Supplied information -

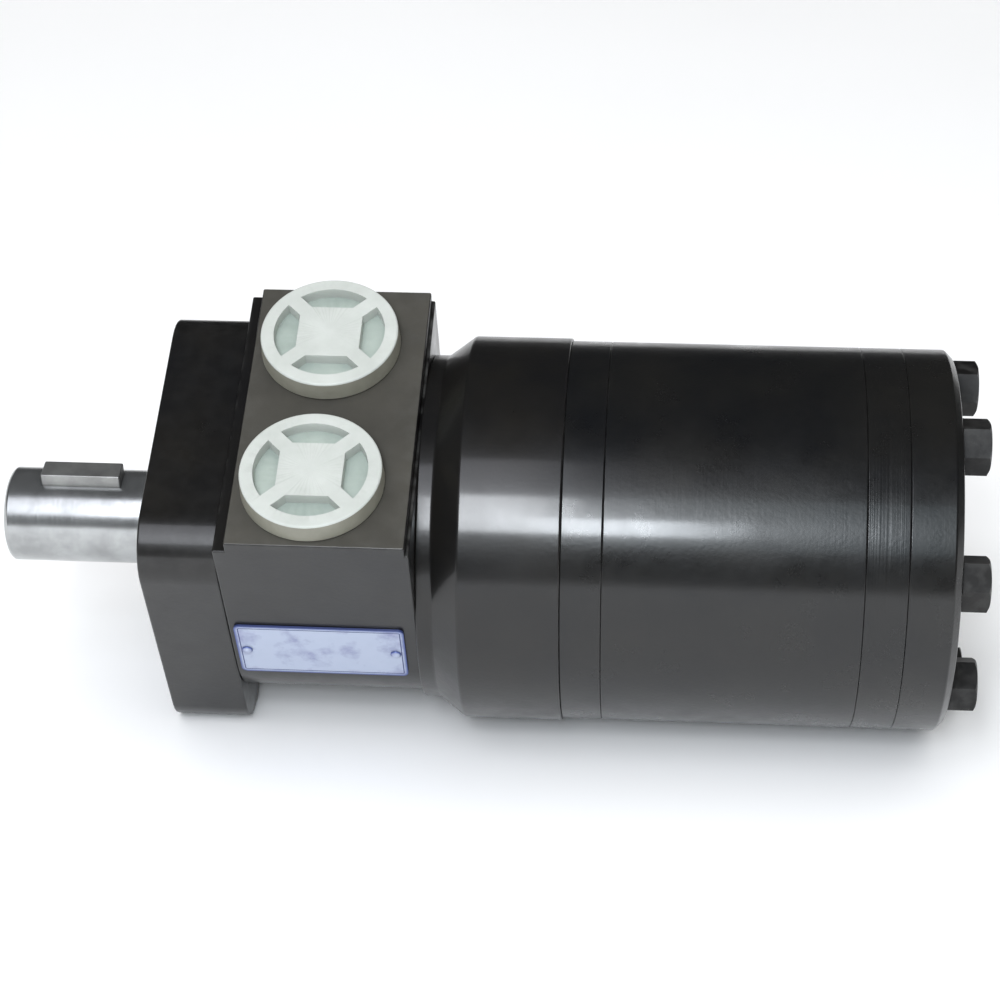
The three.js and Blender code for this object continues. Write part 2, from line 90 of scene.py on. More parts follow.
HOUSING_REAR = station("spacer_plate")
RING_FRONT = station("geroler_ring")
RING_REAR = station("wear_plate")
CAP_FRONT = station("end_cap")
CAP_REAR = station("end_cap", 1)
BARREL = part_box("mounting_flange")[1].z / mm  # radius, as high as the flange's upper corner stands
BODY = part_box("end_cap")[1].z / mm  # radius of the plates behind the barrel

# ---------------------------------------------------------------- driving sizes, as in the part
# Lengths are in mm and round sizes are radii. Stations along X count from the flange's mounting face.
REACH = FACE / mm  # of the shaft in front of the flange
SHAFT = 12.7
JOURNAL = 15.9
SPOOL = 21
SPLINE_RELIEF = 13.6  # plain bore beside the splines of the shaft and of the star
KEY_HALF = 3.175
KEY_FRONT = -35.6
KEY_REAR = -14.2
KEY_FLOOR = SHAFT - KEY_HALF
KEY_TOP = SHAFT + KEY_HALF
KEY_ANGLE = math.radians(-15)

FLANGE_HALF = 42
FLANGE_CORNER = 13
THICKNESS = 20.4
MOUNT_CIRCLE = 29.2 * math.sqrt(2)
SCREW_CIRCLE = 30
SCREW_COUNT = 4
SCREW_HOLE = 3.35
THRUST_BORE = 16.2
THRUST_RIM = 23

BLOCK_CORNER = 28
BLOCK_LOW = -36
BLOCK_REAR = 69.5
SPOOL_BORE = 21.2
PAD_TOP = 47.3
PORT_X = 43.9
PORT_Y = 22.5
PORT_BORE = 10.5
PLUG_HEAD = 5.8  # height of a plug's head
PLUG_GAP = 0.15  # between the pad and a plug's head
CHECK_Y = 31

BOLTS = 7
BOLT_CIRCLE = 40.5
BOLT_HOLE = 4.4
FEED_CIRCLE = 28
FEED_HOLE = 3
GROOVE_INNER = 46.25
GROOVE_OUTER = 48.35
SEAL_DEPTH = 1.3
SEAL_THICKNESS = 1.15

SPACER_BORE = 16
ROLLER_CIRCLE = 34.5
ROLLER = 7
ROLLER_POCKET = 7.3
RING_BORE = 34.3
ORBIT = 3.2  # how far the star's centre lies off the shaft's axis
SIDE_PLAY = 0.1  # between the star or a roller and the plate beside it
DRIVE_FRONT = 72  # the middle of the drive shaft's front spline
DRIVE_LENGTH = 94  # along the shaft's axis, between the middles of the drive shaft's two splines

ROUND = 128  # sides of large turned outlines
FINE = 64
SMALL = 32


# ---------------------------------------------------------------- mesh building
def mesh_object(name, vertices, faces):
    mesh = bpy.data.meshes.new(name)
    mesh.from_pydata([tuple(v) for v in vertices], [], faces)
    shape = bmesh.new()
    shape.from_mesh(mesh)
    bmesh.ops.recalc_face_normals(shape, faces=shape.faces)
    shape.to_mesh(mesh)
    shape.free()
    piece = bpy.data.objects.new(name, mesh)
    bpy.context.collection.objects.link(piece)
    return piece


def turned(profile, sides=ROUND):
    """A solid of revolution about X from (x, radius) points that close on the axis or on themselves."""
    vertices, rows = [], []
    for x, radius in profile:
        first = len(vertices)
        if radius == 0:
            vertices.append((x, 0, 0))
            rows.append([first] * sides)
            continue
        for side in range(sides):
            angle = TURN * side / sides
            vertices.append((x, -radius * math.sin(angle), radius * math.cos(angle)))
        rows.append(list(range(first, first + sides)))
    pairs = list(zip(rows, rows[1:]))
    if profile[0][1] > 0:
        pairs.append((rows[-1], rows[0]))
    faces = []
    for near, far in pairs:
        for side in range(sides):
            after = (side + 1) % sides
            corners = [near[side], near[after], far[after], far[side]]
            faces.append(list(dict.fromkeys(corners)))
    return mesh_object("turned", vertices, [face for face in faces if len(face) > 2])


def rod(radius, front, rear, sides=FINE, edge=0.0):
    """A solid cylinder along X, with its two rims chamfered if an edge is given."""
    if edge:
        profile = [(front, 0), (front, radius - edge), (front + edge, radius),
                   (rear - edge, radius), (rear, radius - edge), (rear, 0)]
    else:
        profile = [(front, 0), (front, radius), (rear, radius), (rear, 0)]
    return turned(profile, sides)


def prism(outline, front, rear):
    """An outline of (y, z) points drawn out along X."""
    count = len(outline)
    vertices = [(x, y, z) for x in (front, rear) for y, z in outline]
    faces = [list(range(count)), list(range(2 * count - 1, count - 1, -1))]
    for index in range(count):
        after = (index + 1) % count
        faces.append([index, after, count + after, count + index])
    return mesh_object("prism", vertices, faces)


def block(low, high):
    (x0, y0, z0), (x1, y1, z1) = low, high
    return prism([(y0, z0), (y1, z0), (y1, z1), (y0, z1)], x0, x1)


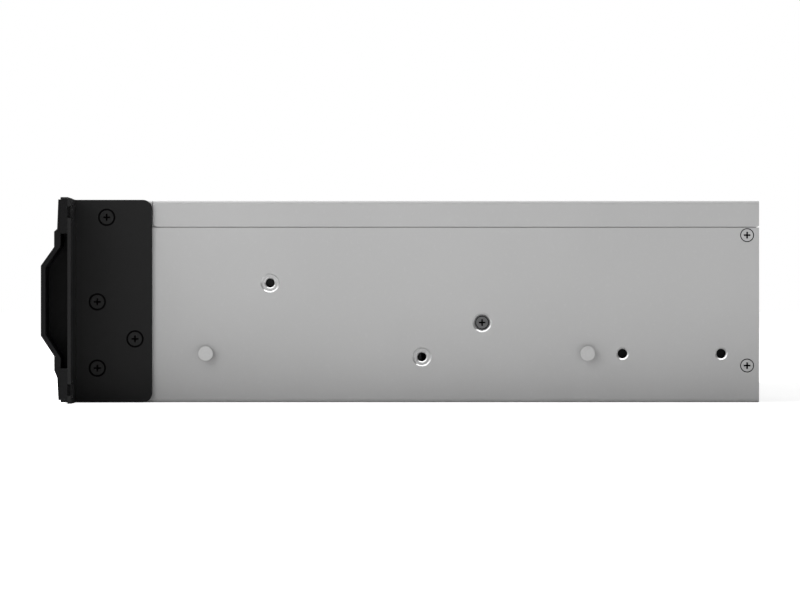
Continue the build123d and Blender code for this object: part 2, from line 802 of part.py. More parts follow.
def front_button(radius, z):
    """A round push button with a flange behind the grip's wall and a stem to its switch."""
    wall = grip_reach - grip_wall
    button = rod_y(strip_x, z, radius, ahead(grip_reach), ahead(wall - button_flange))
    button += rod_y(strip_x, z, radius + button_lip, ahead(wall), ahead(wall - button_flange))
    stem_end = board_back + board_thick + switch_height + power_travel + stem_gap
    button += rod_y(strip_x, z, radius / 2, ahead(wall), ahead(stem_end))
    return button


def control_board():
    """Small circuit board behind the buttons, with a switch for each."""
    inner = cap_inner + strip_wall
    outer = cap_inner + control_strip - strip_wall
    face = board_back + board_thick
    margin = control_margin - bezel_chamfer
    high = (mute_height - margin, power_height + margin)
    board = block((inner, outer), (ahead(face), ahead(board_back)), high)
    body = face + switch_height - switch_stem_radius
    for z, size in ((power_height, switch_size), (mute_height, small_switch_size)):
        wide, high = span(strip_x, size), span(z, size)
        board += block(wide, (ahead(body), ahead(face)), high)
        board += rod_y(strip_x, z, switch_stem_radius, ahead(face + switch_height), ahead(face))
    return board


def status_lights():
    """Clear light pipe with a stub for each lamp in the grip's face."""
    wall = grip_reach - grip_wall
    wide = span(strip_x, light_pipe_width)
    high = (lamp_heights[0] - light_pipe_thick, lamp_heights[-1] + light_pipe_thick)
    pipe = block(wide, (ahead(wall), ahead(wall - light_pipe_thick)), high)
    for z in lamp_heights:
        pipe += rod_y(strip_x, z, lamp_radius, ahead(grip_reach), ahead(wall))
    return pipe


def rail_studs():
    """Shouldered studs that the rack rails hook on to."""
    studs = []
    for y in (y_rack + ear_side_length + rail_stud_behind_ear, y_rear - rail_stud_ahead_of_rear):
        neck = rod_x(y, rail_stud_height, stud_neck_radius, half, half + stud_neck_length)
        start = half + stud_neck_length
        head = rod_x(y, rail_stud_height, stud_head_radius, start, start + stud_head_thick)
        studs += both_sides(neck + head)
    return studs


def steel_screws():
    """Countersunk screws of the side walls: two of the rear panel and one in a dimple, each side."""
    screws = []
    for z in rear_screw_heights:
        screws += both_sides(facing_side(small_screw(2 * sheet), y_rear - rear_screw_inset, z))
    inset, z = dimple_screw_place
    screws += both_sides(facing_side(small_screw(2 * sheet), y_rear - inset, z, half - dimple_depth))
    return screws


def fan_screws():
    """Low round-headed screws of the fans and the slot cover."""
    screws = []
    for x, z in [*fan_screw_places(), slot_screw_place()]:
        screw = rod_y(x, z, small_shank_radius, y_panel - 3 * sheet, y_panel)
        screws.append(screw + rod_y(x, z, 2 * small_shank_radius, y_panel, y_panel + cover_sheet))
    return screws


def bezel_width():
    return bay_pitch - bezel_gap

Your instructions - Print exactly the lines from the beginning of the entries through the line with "behind the barrel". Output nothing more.

Worked solution -
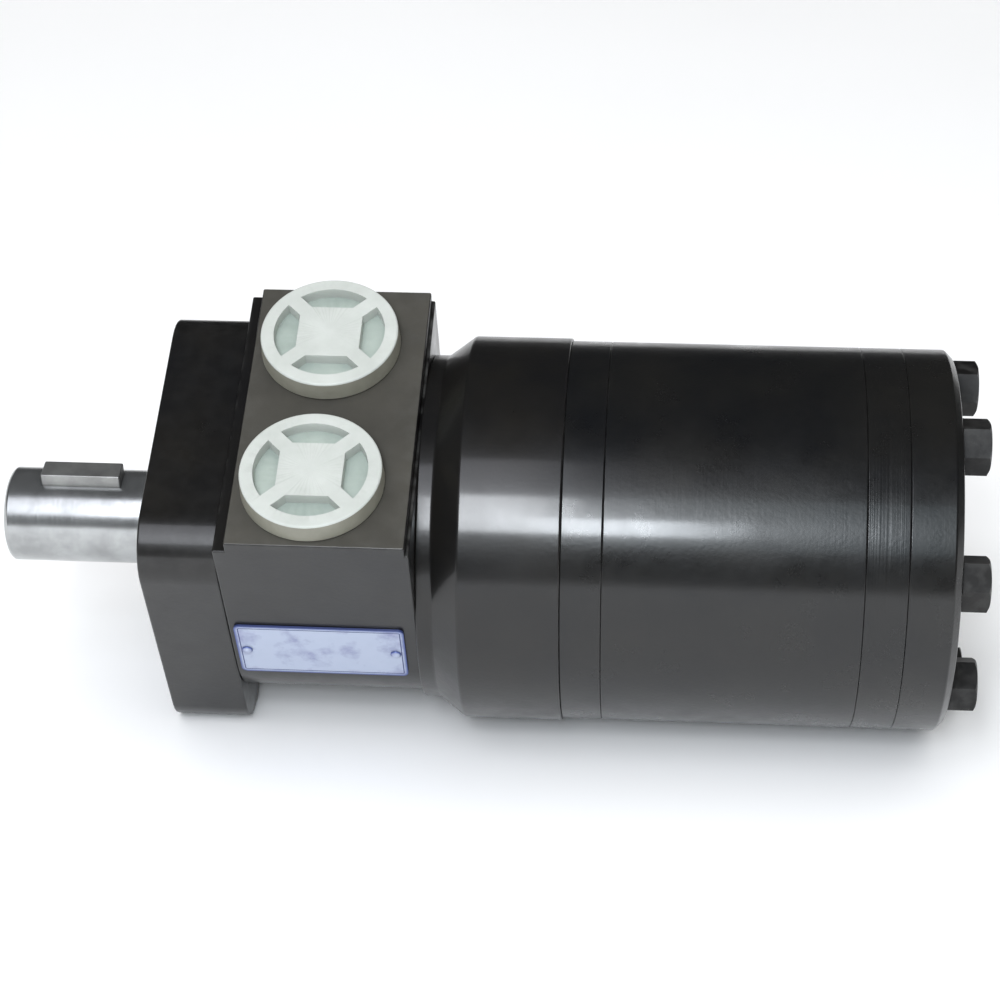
The three.js and Blender code for this object continues. Write part 2, from line 90 of scene.py on. More parts follow.
HOUSING_REAR = station("spacer_plate")
RING_FRONT = station("geroler_ring")
RING_REAR = station("wear_plate")
CAP_FRONT = station("end_cap")
CAP_REAR = station("end_cap", 1)
BARREL = part_box("mounting_flange")[1].z / mm  # radius, as high as the flange's upper corner stands
BODY = part_box("end_cap")[1].z / mm  # radius of the plates behind the barrel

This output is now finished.